Il s'agirait de la deuxième fois que le mécanisme de "coopération renforcée" est utilisé, permettant à certains États membres d'avancer immédiatement et laissant aux autres la possibilité de rejoindre les premiers ultérieurement. Quatorze Etats membres ont eu recours pour la première fois à la coopération renforcée pour mettre en place des règles visant à offrir une sécurité juridique aux couples en cas de divorce transfrontalier, une procédure qui vient d'aboutir au Conseil JAI de décembre 2010.
La Commission a présenté en août 2000 une proposition de règlement sur le brevet communautaire (désormais intitulé brevet de l'UE conformément au traité de Lisbonne) après l'échec de plusieurs tentatives d'établir un brevet unique (la convention de Luxembourg de 1975 sur le brevet communautaire n'est jamais entrée en vigueur).

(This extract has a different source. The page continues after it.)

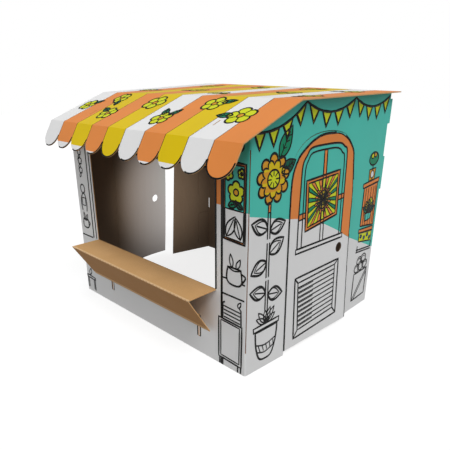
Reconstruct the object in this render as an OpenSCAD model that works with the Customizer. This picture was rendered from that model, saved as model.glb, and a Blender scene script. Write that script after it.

En décembre 2009, les États membres ont adopté à l'unanimité les conclusions sur l’amélioration du système de brevet en Europe. Celles-ci contenaient les principaux éléments permettant de créer un brevet européen unique et de mettre en place un nouveau tribunal du brevet dans l'Union européenne.
En juin 2010, la Commission avait proposé un règlement sur les exigences de traduction applicables au brevet de l'UE, sans toutefois obtenir l'indispensable accord unanime du Conseil de ministres de l'Union européenne.
Selon le traité sur l'Union européenne et le traité sur le fonctionnement de l'Union européenne, la coopération renforcée permet à neuf pays ou plus d'avancer dans un domaine particulier en dernier ressort, si aucun accord ne peut être obtenu par l'ensemble de l'Union européenne dans un délai raisonnable. Les autres États membres peuvent les rejoindre à tout moment avant ou après le lancement de la coopération renforcée.